Here’s the play. I’ll let you be the judge.

When play finally resumed, the atmosphere at Yankee Stadium had become as intense as it ever has been. Every Sean Johnson save, every tackle, every counterattack was met with roaring applause from fans. But the play on the field was turning ugly.

Mere moments after Ofori was issued his marching orders, Villa and the Red Bulls’ Kemar Lawrence got tangled up and got into a verbal altercation. When Anton Tinnerholm came to intervene, Lawrence shoved Tinnerholm in his neck area. To the anger of almost everyone, Unkel elected to let Lawrence off easy an issued him a measly yellow card.

If Ofori’s offence warranted a red card, then Lawrence’s push definitely should’ve received the same scrutiny for violent conduct.

Despite all of this, NYCFC never wavered. Even down two men, the Bronx Blues continued to defend valiantly and even spurred a few dangerous attacks after Jonathan Lewis’ insertion into the game. Johnson continued to make saves, Ibeagha continued to bully around Wright-Phillips, and so on and so forth.

Even when the fourth official announced seven(!) minutes of stoppage time, NYCFC held strong until the final whistle was blown, signalling the end to one of the most exciting, bizarre draws I’ve ever personally witnessed. This undoubtedly felt like a win given the circumstances.

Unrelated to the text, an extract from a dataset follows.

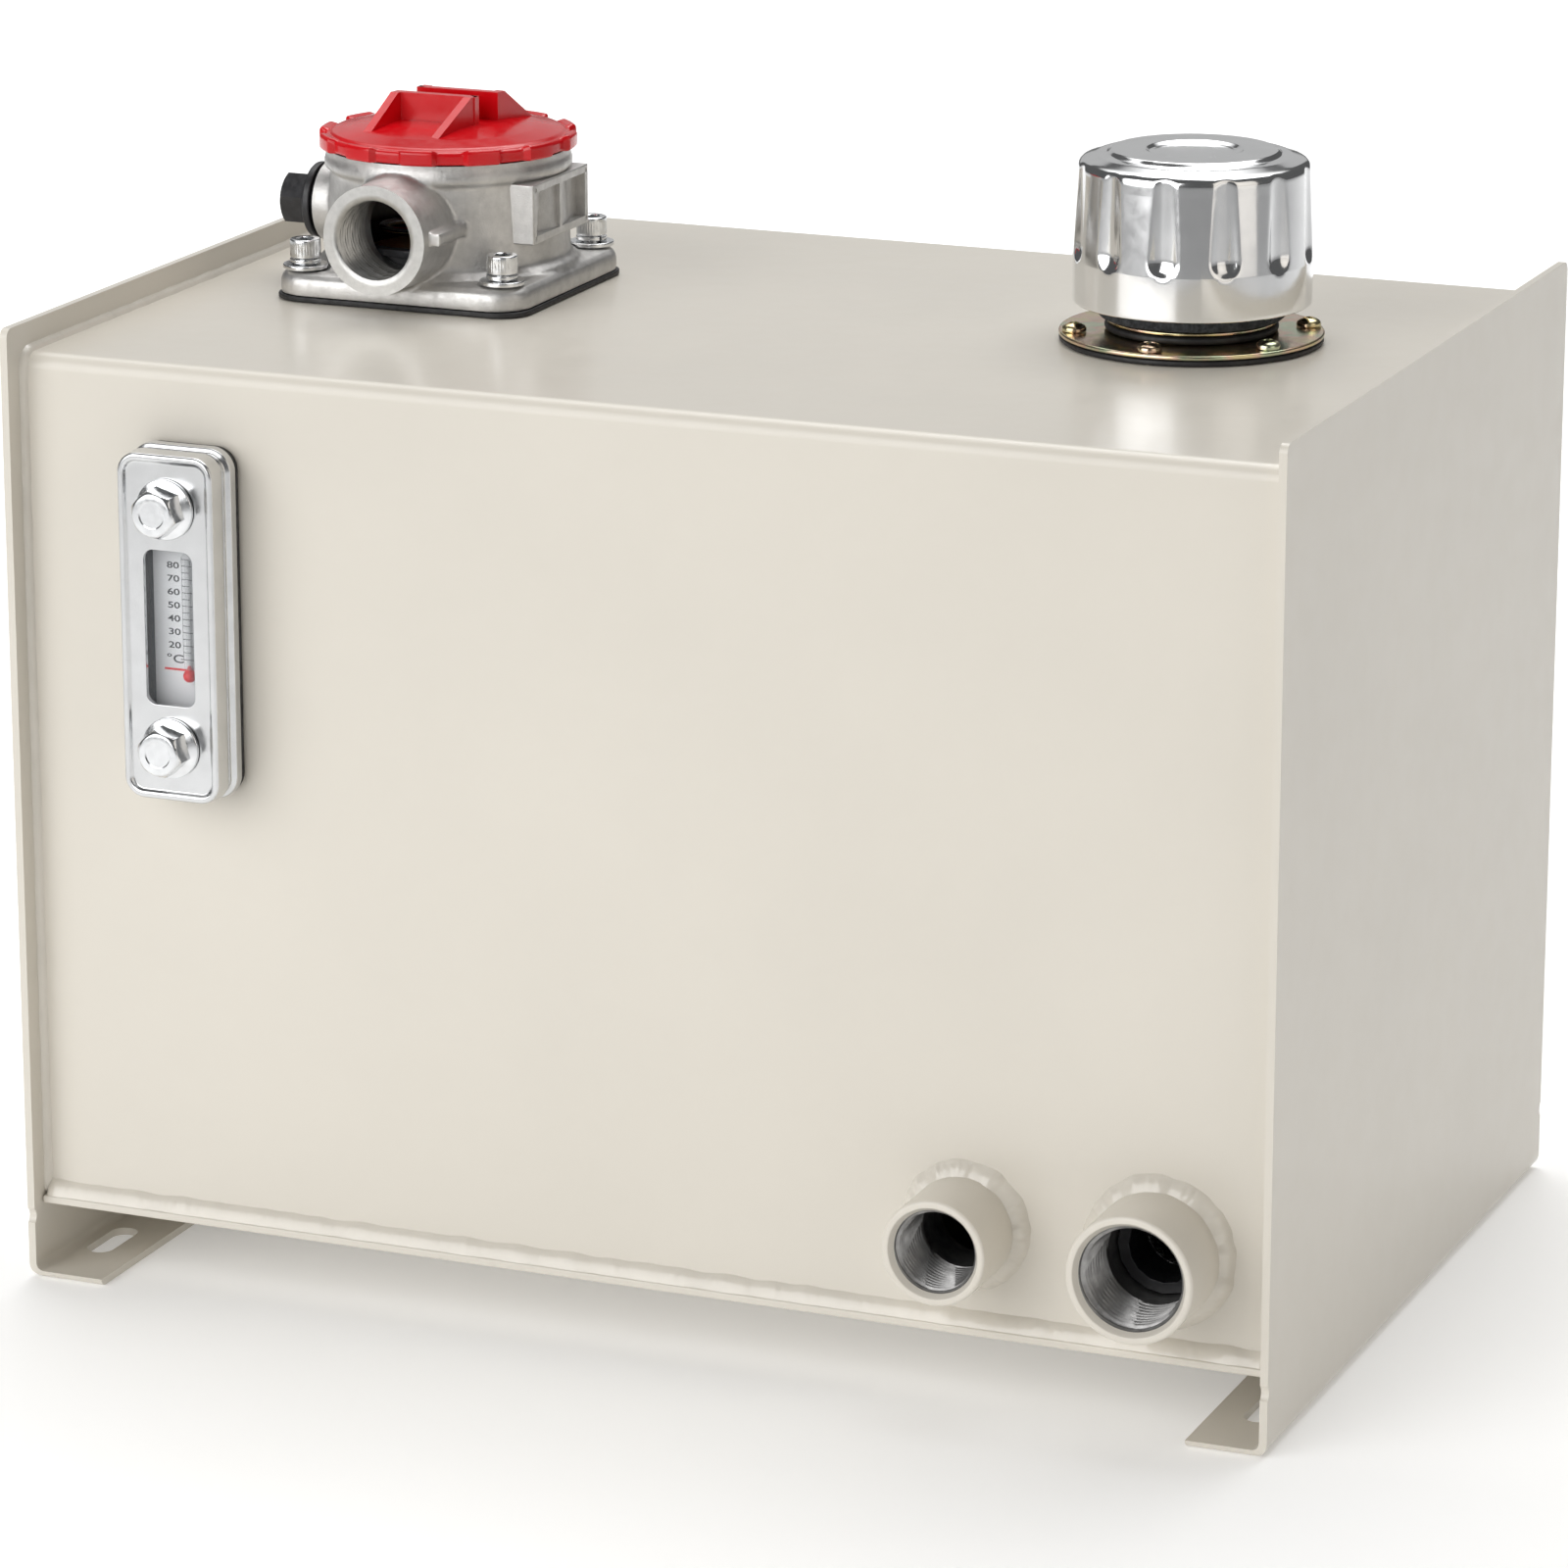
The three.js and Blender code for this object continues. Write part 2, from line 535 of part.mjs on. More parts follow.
function filterHead() {
  const { flange, collarFrom, top, ledge, throat } = HEAD;
  const outer = FILTER.bodyRadius;
  const body = turned([
    [0, flange[0]], [outer + 3, flange[0]], [outer + 3, flange[1] + 1.2], [outer, flange[1] + 3],
    [outer, collarFrom], [outer + 1.2, collarFrom + 1], [outer + 1.2, top], [0, top],
  ], 40);
  const { z, outer: boss, bore, face } = RETURN_PORT;
  const port = rod(boss, 20, face, 28).rotateX(Math.PI / 2).translate(0, 0, z);
  const rib = box([0, boss + 3.4], [-face + 2.5, -20], [z - 1, z + 3]);
  const sideBoss = rod(SIDE_PORT.outer, 20, SIDE_PORT.face, 20).rotateY(-Math.PI / 2).translate(0, 0, z);
  const whole = join(body, squareFlange(FILTER.flangeHalf, 11, ...flange), port, rib, sideBoss, pad());
  const bores = [
    rod(FILTER.boreRadius, ledge, top + 1, 40),
    rod(throat, flange[0] - 1, ledge + 1, 40),
    rod(bore, 20, face + 1, 24).rotateX(Math.PI / 2).translate(0, 0, z),
    rod(SIDE_PORT.bore, 20, SIDE_PORT.face + 1).rotateY(-Math.PI / 2).translate(0, 0, z),
  ];
  const boltHoles = filterBolts((x, y) => rod(BOLT.hole, 0, flange[1] + 4, 10).translate(x, y, 0));
  return cut(whole, bores, boltHoles);
}

// The outline of the rim: twelve raised lobes with shallow gaps between them.
function lobedOutline(outer, inner) {
  const step = 2 * Math.PI / LID.lobes;
  const lobeHalf = step * 0.27;
  const rampHalf = step * 0.045;
  const stops = [
    [-lobeHalf - rampHalf, inner], [-lobeHalf + rampHalf, outer], [0, outer],
    [lobeHalf - rampHalf, outer], [lobeHalf + rampHalf, inner], [step / 2, inner],
  ];
  const points = around(LID.lobes, LID.firstLobe, (a) => stops.map(([shift, r]) =>
    new THREE.Vector2(r * Math.cos(a + shift), r * Math.sin(a + shift))));
  return new THREE.Shape(points.flat());
}

const RIB = { left: -16, right: 13, near: 4, web: 3, cheek: 3, lean: THREE.MathUtils.degToRad(9) };

// One grip rib: an upright blade with a sloping cheek at each end, a little off square to it.
function gripRib() {
  const root = LID.rimTop - 1;
  const top = LID.ribTop;
  const { left, right, near, web, cheek, lean } = RIB;
  const blade = box([left, right], [-near - web, -near], [root, top]);
  const cheeks = [[left, 22], [right - cheek, 26]].map(([x, reach]) => {
    const outline = new THREE.Shape();
    outline.moveTo(0, root);
    outline.lineTo(reach, root);
    outline.lineTo(reach, root + 2);
    outline.lineTo(web + 1, top);
    outline.lineTo(0, top);
    outline.closePath();
    return extrudeAlongY(outline, 0, cheek).rotateZ(-Math.PI / 2 - lean).translate(x, -near, 0);
  });
  return join(blade, cheeks);
}

function filterLid() {
  const { rimBottom, rimTop, domeTop } = LID;
  const skirt = { outer: 34.5, inner: 30.5, bottom: 38, groove: [40.9, 43.5], grooveRadius: 32.4 };
  const rim = extrude(lobedOutline(42.2, 40.9), rimBottom, rimTop);
  const body = turned([
    [0, 49.5], [skirt.inner, 49.5], [skirt.inner, skirt.bottom], [skirt.outer, skirt.bottom],
    [skirt.outer, skirt.groove[0]], [skirt.grooveRadius, skirt.groove[0]], [skirt.grooveRadius, skirt.groove[1]],
    [skirt.outer, skirt.groove[1]], [skirt.outer, rimBottom], [40, rimBottom], [40, rimTop], [38, rimTop + 1],
    [30, rimTop + 2.4], [20, domeTop - 1], [0, domeTop],
  ], 36);
  const hollow = rod(skirt.inner, rimBottom - 1, 49.5, 36);
  const ribs = [0, Math.PI].map((turn) => gripRib().rotateZ(turn));
  return join(cut(rim, hollow), body, ribs);
}

function bowl() {
  const wall = 1.6;
  const outer = HEAD.throat - 0.6;
  const bottom = -165;
  const outlet = 12;
  const lip = HEAD.ledge + GAP;
  return turned([
    [outlet, bottom - wall], [outer, bottom - wall], [outer, lip], [HEAD.throat + 1.6, lip],
    [HEAD.throat + 1.6, lip + 2.4], [outer - wall, lip + 2.4], [outer - wall, bottom], [outlet, bottom],
    [outlet, bottom - wall],
  ], 28);
}

const ELEMENT = { bottom: -160, top: 12, outer: 28, bore: 15, seat: 8 };

function element() {
  const { bottom, top, outer, bore, seat } = ELEMENT;
  const pleats = 18;
  const outline = new THREE.Shape(around(pleats * 2, 0, (a, i) => {
    const r = i % 2 ? outer - 1 : outer - 8;
    return new THREE.Vector2(r * Math.cos(a), r * Math.sin(a));
  }));
  const pack = cut(extrude(outline, bottom + 1, top - 1), rod(bore, bottom, top));
  return join(pack, ring(seat, outer, top - 3, top), ring(10, outer, bottom, bottom + 3));
}

const CAGE_BOTTOM = -26;

function bypassCage() {
  const top = ELEMENT.top - 3 - GAP;
  const legs = around(3, 30, (a) => box([12.4, 14.2], [-2, 2], [CAGE_BOTTOM, top]).rotateZ(a));
  return join(ring(12, 14.4, top - 2, top, 20), ring(2.6, 14.4, CAGE_BOTTOM, CAGE_BOTTOM + 2, 20), legs);
}

function bypassPoppet() {
  const top = ELEMENT.top - 3 - GAP;
  return turned([
    [0, CAGE_BOTTOM - 2], [2, CAGE_BOTTOM - 2], [2, top - 4], [10.6, top - 4], [10.6, top - 0.2],
    [7.4, top], [7.4, top + 2.6], [0, top + 2.6],
  ], 16);
}

function splitWasher() {
  const [z0, z1] = STACK.spring;
  return cut(ring(BOLT.hole, 5.1, z0, z1, 16), box([0, 8], [-0.4, 0.4], [z0 - 1, z1 + 1]));
}

function capScrew() {
  const { head } = STACK;
  const socketDepth = 3.2;
  const body = turned([
    [0, -BOLT.depth], [BOLT.shank, -BOLT.depth], [BOLT.shank, head], [BOLT.head, head],
    [BOLT.head, head + BOLT.headHeight - 0.4], [BOLT.head - 0.4, head + BOLT.headHeight], [0, head + BOLT.headHeight],
  ], 16);
  return cut(body, hexPrism(5, head + BOLT.headHeight - socketDepth, head + BOLT.headHeight + 1));
}

function sidePlug() {
  const flange = [1.9, 4.6];
  return join(rod(12.6, ...flange, 20), hexPrism(17.5, flange[1] - 1, flange[1] + 12.2), rod(8.6, -7, flange[1]));
}

function addFilter(parent) {
  const filter = group(parent, [FILTER.x, FILTER.y, TOP]);
  piece('filter_gasket', filterGasket(), rubber, filter);
  piece('filter_head', filterHead(), castAluminium, filter);
  piece('filter_lid', filterLid(), redPlastic, filter);
  piece('lid_o_ring', torus(33.7, 1, 42.2, 36), rubber, filter);
  piece('filter_bowl', bowl(), blackPlastic, filter);
  piece('filter_element', element(), paper, filter);
  piece('element_spring', helix(22, ELEMENT.top + GAP, 49.5 - GAP, 3, 1.1), brightSteel, filter);
  piece('bypass_cage', bypassCage(), brightSteel, filter);
  piece('bypass_poppet', bypassPoppet(), brightSteel, filter);
  const springTop = ELEMENT.top - 3 - GAP - 4 - GAP;
  piece('bypass_spring', helix(7, CAGE_BOTTOM + 2 + GAP, springTop, 4, 0.8), brightSteel, filter);
  filterBolts((x, y, i) => {
    const place = [x, y, 0];
    piece(`filter_flat_washer_${i + 1}`, ring(BOLT.hole, 7.4, ...STACK.washer, 16), brightSteel, filter, place);
    piece(`filter_spring_washer_${i + 1}`, splitWasher(), brightSteel, filter, place);
    piece(`filter_screw_${i + 1}`, capScrew(), brightSteel, filter, place);
  });
  const side = group(filter, [-SIDE_PORT.face, 0, RETURN_PORT.z], [0, -Math.PI / 2, 0]);
  piece('side_plug_seal', torus(10.8, 0.65, 1), rubber, side);
  piece('side_plug', sidePlug(), blackPlastic, side);
}

// ---- the whole reservoir, its origin under the middle of its box ----
const reservoir = new THREE.Group();
const frontMost = FRONT - PORT_REACH;
reservoir.position.y = -(frontMost + DEPTH / 2) / 2;
addTank(reservoir);
addPorts(reservoir);
addGauge(reservoir);
addBreather(reservoir);
addFilter(reservoir);

export default reservoir;
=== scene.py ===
"""Looks of a steel hydraulic reservoir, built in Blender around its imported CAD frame.

Pieces are modelled in millimetres in frames of their own, then placed in the row frame, which is in metres
with +Z up and the front towards -Y. Sizes come from the boxes of the CAD nodes that the pieces stand for.
"""
import json
import math

import bmesh
import bpy
from mathutils import Matrix, Vector, noise


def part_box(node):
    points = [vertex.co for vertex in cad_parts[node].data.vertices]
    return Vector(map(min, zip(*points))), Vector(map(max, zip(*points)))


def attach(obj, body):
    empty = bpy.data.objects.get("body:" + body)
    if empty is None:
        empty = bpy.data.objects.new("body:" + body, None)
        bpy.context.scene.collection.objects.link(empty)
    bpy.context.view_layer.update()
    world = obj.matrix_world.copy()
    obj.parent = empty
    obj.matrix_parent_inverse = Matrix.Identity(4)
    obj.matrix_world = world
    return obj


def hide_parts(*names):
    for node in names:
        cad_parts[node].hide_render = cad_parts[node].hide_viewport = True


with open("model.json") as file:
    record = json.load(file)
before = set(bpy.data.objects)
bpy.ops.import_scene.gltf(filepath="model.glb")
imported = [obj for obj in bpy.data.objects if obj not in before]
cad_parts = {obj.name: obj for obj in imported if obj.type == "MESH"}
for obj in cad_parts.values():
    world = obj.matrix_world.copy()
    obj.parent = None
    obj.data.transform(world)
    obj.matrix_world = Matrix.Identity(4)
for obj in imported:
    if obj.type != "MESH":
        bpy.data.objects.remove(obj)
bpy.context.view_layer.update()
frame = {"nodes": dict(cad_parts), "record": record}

MM = 0.001
RECORD = frame["record"]
BODY_OF = {node: body for body, nodes in RECORD["behaviour"]["bodies"].items() for node in nodes}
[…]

Next up: New York City will have to compartmentalize this epic derby scrap as they head to face the always strong Columbus Crew on September 9 at MAPFRE Stadium. With two red card suspensions and a growing list of injuries, it’s gonna take an outstanding effort from the Boys in Blue to pull it out and maintain the pace with the best in the Eastern Conference en route to the MLS Cup Playoffs.